COLLECTED MATERIAL =>
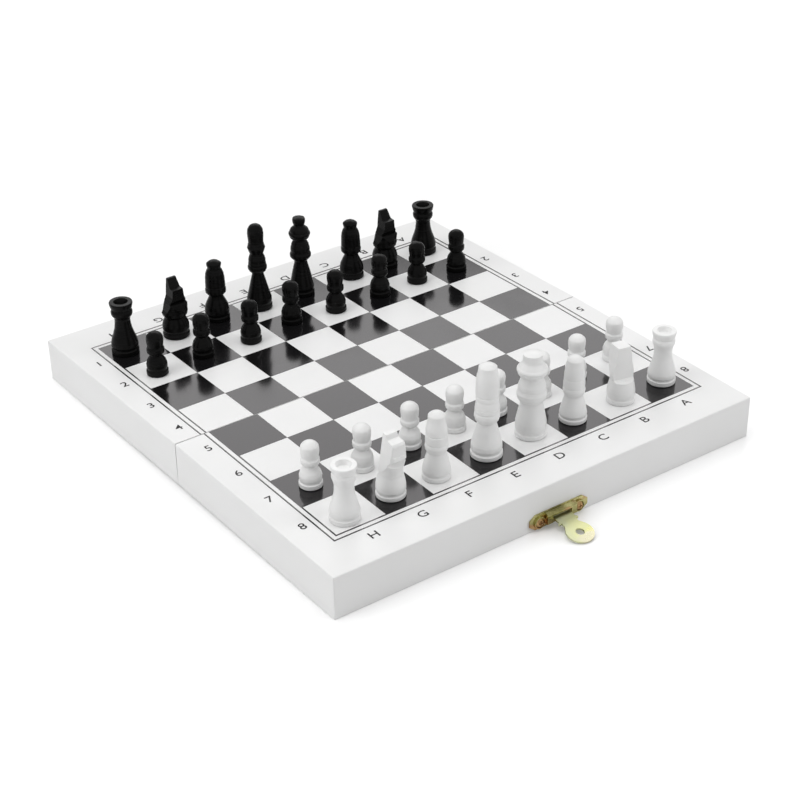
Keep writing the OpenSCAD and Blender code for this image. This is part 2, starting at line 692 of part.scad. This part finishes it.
module black_pawn_a2() color(BLACK) stand(rear, 7, 2, [0.06, -0.02]) pawn();

playing_panel_front();
catch_rail();
seam_rail_front();
side_rail_front_left();
side_rail_front_right();
printed_squares_front();
playing_panel_rear();
back_rail();
seam_rail_rear();
side_rail_rear_left();
side_rail_rear_right();
printed_squares_rear();
hinge_leaf_front_left();
hinge_leaf_front_right();
hinge_leaf_rear_left();
hinge_leaf_rear_right();
hinge_pin_left();
hinge_pin_right();
hinge_screws_front();
hinge_screws_rear();
catch_plate();
catch_flap();
catch_screws();
keeper_plate();
keeper_screws();
white_rook_h8();
white_knight_g8();
white_bishop_f8();
white_king_e8();
white_queen_d8();
white_bishop_c8();
white_knight_b8();
white_rook_a8();
white_pawn_h7();
white_pawn_g7();
white_pawn_f7();
white_pawn_e7();
white_pawn_d7();
white_pawn_c7();
white_pawn_b7();
white_pawn_a7();
black_rook_h1();
black_knight_g1();
black_bishop_f1();
black_king_e1();
black_queen_d1();
black_bishop_c1();
black_knight_b1();
black_rook_a1();
black_pawn_h2();
black_pawn_g2();
black_pawn_f2();
black_pawn_e2();
black_pawn_d2();
black_pawn_c2();
black_pawn_b2();
black_pawn_a2();
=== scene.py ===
"""Looks of the folding chess box and its chessmen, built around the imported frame."""
import json
import math

import bmesh
import bpy
from mathutils import Matrix, Vector


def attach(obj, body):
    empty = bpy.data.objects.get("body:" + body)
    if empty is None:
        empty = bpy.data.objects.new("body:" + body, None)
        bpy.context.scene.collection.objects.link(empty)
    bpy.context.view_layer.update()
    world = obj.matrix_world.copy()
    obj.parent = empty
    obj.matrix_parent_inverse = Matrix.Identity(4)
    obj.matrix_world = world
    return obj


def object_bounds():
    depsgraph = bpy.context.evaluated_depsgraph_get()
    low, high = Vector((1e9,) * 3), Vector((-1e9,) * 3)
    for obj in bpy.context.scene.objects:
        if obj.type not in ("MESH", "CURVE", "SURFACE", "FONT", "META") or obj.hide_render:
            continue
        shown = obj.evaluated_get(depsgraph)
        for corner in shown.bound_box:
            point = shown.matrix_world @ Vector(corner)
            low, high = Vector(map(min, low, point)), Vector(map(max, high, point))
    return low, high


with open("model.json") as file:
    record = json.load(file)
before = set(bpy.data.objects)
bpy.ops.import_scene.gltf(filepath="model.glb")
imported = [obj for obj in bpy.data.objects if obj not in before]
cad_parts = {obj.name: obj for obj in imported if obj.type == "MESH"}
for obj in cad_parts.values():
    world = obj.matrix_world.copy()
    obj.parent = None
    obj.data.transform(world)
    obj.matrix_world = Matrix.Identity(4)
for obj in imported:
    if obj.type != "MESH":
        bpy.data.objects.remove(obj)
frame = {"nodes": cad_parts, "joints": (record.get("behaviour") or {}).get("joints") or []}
nodes = frame["nodes"]
cad_low, cad_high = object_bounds()
MM = 0.001

# ---------------------------------------------------------------- the frame of one half, in mm
# x runs along the seam, v away from it, w up from the hinge line
FRONT, REAR = -1, 1
NAME = {FRONT: "front", REAR: "rear"}
CLOSING_GAP = 0.1
HALF_DEPTH = 123.8
BOARD_THICKNESS = 20.8
SQUARE = 25
INK = 0.08
PRINT_SHIFT = {FRONT: 1.65, REAR: 0.15}
TOP = CLOSING_GAP + BOARD_THICKNESS
FOLD = next(j for j in frame["joints"] if j["name"] == "board_fold")
SEAM_Y = FOLD["pos_m"][1] / MM
AXIS_Z = FOLD["pos_m"][2] / MM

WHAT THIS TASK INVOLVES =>
Reproduce each line of the material above precisely.

FINISHED ANSWER =>
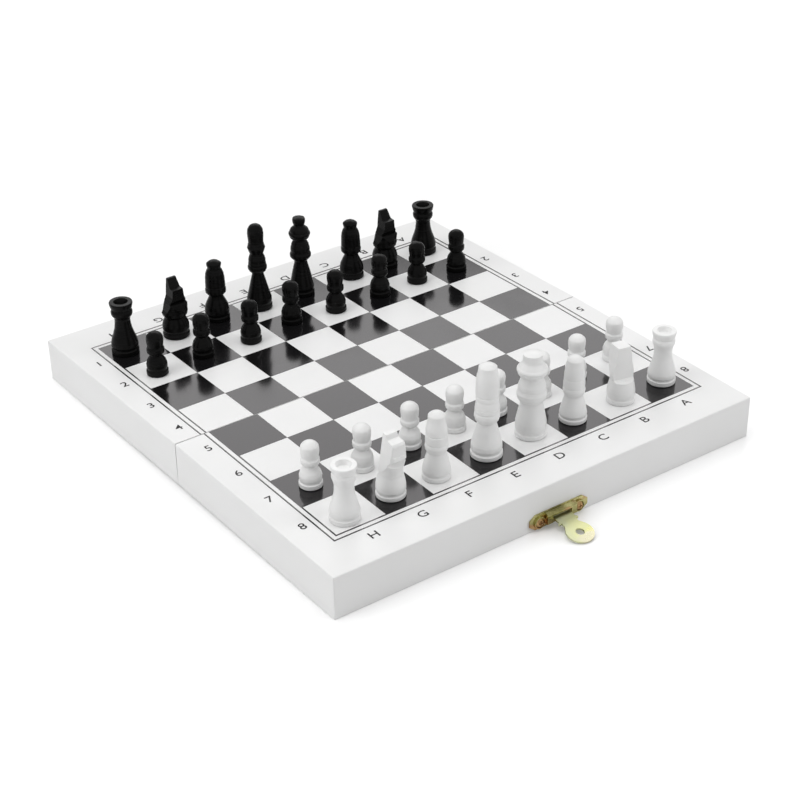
Keep writing the OpenSCAD and Blender code for this image. This is part 2, starting at line 692 of part.scad. This part finishes it.
module black_pawn_a2() color(BLACK) stand(rear, 7, 2, [0.06, -0.02]) pawn();

playing_panel_front();
catch_rail();
seam_rail_front();
side_rail_front_left();
side_rail_front_right();
printed_squares_front();
playing_panel_rear();
back_rail();
seam_rail_rear();
side_rail_rear_left();
side_rail_rear_right();
printed_squares_rear();
hinge_leaf_front_left();
hinge_leaf_front_right();
hinge_leaf_rear_left();
hinge_leaf_rear_right();
hinge_pin_left();
hinge_pin_right();
hinge_screws_front();
hinge_screws_rear();
catch_plate();
catch_flap();
catch_screws();
keeper_plate();
keeper_screws();
white_rook_h8();
white_knight_g8();
white_bishop_f8();
white_king_e8();
white_queen_d8();
white_bishop_c8();
white_knight_b8();
white_rook_a8();
white_pawn_h7();
white_pawn_g7();
white_pawn_f7();
white_pawn_e7();
white_pawn_d7();
white_pawn_c7();
white_pawn_b7();
white_pawn_a7();
black_rook_h1();
black_knight_g1();
black_bishop_f1();
black_king_e1();
black_queen_d1();
black_bishop_c1();
black_knight_b1();
black_rook_a1();
black_pawn_h2();
black_pawn_g2();
black_pawn_f2();
black_pawn_e2();
black_pawn_d2();
black_pawn_c2();
black_pawn_b2();
black_pawn_a2();
=== scene.py ===
"""Looks of the folding chess box and its chessmen, built around the imported frame."""
import json
import math

import bmesh
import bpy
from mathutils import Matrix, Vector


def attach(obj, body):
    empty = bpy.data.objects.get("body:" + body)
    if empty is None:
        empty = bpy.data.objects.new("body:" + body, None)
        bpy.context.scene.collection.objects.link(empty)
    bpy.context.view_layer.update()
    world = obj.matrix_world.copy()
    obj.parent = empty
    obj.matrix_parent_inverse = Matrix.Identity(4)
    obj.matrix_world = world
    return obj


def object_bounds():
    depsgraph = bpy.context.evaluated_depsgraph_get()
    low, high = Vector((1e9,) * 3), Vector((-1e9,) * 3)
    for obj in bpy.context.scene.objects:
        if obj.type not in ("MESH", "CURVE", "SURFACE", "FONT", "META") or obj.hide_render:
            continue
        shown = obj.evaluated_get(depsgraph)
        for corner in shown.bound_box:
            point = shown.matrix_world @ Vector(corner)
            low, high = Vector(map(min, low, point)), Vector(map(max, high, point))
    return low, high


with open("model.json") as file:
    record = json.load(file)
before = set(bpy.data.objects)
bpy.ops.import_scene.gltf(filepath="model.glb")
imported = [obj for obj in bpy.data.objects if obj not in before]
cad_parts = {obj.name: obj for obj in imported if obj.type == "MESH"}
for obj in cad_parts.values():
    world = obj.matrix_world.copy()
    obj.parent = None
    obj.data.transform(world)
    obj.matrix_world = Matrix.Identity(4)
for obj in imported:
    if obj.type != "MESH":
        bpy.data.objects.remove(obj)
frame = {"nodes": cad_parts, "joints": (record.get("behaviour") or {}).get("joints") or []}
nodes = frame["nodes"]
cad_low, cad_high = object_bounds()
MM = 0.001

# ---------------------------------------------------------------- the frame of one half, in mm
# x runs along the seam, v away from it, w up from the hinge line
FRONT, REAR = -1, 1
NAME = {FRONT: "front", REAR: "rear"}
CLOSING_GAP = 0.1
HALF_DEPTH = 123.8
BOARD_THICKNESS = 20.8
SQUARE = 25
INK = 0.08
PRINT_SHIFT = {FRONT: 1.65, REAR: 0.15}
TOP = CLOSING_GAP + BOARD_THICKNESS
FOLD = next(j for j in frame["joints"] if j["name"] == "board_fold")
SEAM_Y = FOLD["pos_m"][1] / MM
AXIS_Z = FOLD["pos_m"][2] / MM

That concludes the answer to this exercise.